Izzet Delver? In Modern? Turns out the new combo of Mystic Sanctuary and Deprive has been inspiring a few people to build decks that can get ahead and leverage the ability to rebuy a counterspell cheaply. I have some reservations about the strength of this strategy because the nature of Modern forces you to be ready for a bunch of different things. But Force of Negation goes a long way towards beating all the weird linear decks, especially when it’s backed up by a quick clock like Delver of Secrets and Young Pyromancer can provide.

Maxx Kominowski’s list plays a lot of counterspells, but I’m not terribly concerned about the high density of reactive spells because these cards don’t hold the same opportunity cost that a normal counterspell would in Modern. Force of Negation is free for its alternative cost and thus doesn’t make you leave up mana, and Archmage’s Charm has three modes and is easy to cash in for a few cards or one of their cheap permanents when there are no good spells to counter. I suspect that you would be correct to use Archmage’s Charm last; when they stop casting spells to counter, Charm isn’t dead, while the other counters are.
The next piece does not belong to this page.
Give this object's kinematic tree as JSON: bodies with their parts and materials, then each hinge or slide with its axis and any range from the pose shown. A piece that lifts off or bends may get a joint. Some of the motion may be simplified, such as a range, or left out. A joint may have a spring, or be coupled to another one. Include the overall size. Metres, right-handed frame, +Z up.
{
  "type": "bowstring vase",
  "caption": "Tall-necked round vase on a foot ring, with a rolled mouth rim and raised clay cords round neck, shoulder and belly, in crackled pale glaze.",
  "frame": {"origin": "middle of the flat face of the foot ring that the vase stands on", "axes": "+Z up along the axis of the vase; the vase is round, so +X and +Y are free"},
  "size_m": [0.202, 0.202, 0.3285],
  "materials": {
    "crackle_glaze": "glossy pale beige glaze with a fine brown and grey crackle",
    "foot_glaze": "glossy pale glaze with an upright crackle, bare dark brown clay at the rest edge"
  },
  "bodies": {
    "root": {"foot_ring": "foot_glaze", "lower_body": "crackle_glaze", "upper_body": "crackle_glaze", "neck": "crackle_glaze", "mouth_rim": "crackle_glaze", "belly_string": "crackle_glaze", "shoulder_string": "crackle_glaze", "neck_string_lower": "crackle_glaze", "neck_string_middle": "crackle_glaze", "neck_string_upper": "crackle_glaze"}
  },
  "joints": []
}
Spell Snare is a basic counterspell, but the Hogaak ban shifted Modern back a turn or so. Two-drops are very good again and Spell Snare inherently trades up. I don’t mind this card being reactive since it always generates positive tempo when you cast it, especially when you’re ahead.
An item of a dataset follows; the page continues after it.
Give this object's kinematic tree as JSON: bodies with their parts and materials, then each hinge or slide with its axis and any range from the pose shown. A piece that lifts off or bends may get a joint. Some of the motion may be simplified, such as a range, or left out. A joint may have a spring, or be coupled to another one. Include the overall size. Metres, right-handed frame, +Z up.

Deprive is cheap for a hard counter but comes with the drawback of returning a land. Fortunately, Mystic Sanctuary puts an instant or sorcery on top if you control at least three other Islands, and Deprive returning Sanctuary on four mana is a great play because you can cast everything comfortably on four mana. You can also double-spell with most of the cards in your deck on four mana. It can be done earlier in a pinch, but you’re not really looking to cast Deprive on Turn 2. You can also put a spell on top with Sanctuary to ensure you’ll flip your Delver.
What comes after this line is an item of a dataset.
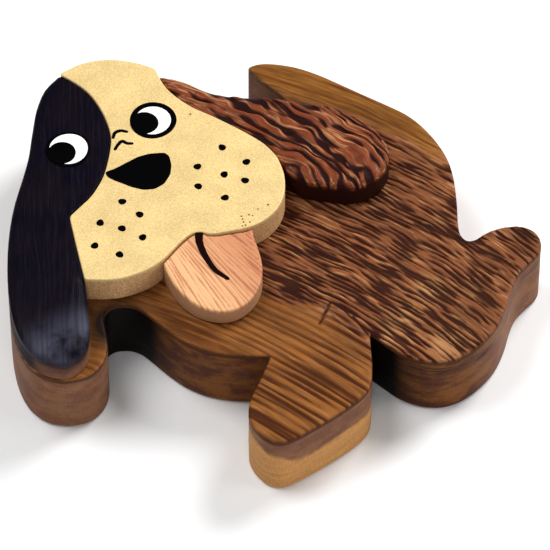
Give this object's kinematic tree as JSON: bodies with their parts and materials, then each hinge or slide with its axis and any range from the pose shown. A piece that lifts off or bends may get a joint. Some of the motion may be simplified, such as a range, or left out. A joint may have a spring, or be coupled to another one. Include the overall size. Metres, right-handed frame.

Ashiok, Dream Render and Alpine Moon are sideboard cards to combat decks like Mono-Green Tron, which can certainly be a good matchup, depending on the speed of your draw. Ashiok is also good against decks like Jund and Azorius Stoneblade, both fair decks which can kill creatures and gain life, likely indicating that they’re bad matchups for Izzet Delver.

It doesn’t take too much theorizing to realize that this Izzet Delver deck is an underdog to Burn. Burn is trying to do some of the same things that Delver is doing, but Burn does these things much more efficiently. Kominowski constructed his sideboard in a way that recognizes the matchups in which additional cards are needed to improve your win percentage in sideboard games.

Izzet Delver emerged from the Modern Leagues on Magic Online. This deck, or similar decks, had been putting up several solid finishes in the early days after Throne of Eldraine’s release. Of the three decks mentioned thus far, this is the one that’s furthest from being a rogue deck in the conventional sense.


To close our top-notch premium Modern analysis, we go from Izzet Delver, a current Legacy deck, to Esper Stoneblade, a Legacy deck from a bygone era. Kyle Hintze made Day 2 of SCG Indianapolis with this beautiful deck, complete with Creeping Tar Pit to fuel Sword of Feast and Famine like he’s 2011 Gerry Thompson! But the best thing about Kyle’s deck is Drown in the Loch. In Modern, Drown in the Loch has a much higher floor for functionality. The prevalence of fetchlands and a multitude of cheap spells means that more things will naturally end up in graveyards and more cheap things will be put on the stack for Drown to counter or kill. Also, Kyle has a playset of Thoughtseize and three copies of Thought Scour to help turbo-charge Drown in the Loch.

Thoughtseize doubles as a way to clear the path for Stoneforge Mystic, the focal point of the deck. The fact that Drown is almost always live to counter removal for Stoneforge on your fourth turn while also being able to stop a powerful threat they’ve deployed that turn is key, and I think that combination pushes the deck’s fair matchup in a positive direction. The Azorius version with four Spell Queller and several Teferi, Time Raveler is likely still better against Whirza and Urza Outcome strategies and Mono-Green Tron, while this Esper version looks to be stronger against other creature decks and linear aggressive decks like Burn or Devoted Devastation.

The sideboard is standard fare for a midrange blue deck – some graveyard hate, some cards for other blue decks, sweepers, and lifegain, so I don’t see much to improve regarding the sideboard and it’s tough to make every matchup good. Esper Stoneblade will have to work hard to beat archetypes like Mono-Green Tron no matter what, but the close matchups (Burn and Whirza) are the ones that sideboard cards like Surgical Extraction, Collective Brutality, and Supreme Verdict will improve.

If I could improve this list, I would probably do so by adding another threat or two. Control is mostly dead in Modern right now, but control and Jund seem scary with such a low threat density. Using lands as threats is an interesting proposition.

A second Tar Pit might be too much because it enters the battlefield tapped, but it’s easy enough to get a Plains onto the battlefield and Castle Ardenvale is a great way to create a stream of tokens that can wear the Equipment and make your late-game a bit better. Lingering Souls is another option but might not be worth the slot in such a linear metagame.

I’m back on the grind in the fall and winter and look forward to trying one of these decks over the next few weeks while getting prepared for SCG CON Winter. Remember – there are plenty of great decks in a tournament, not just the ones that make the Top 8!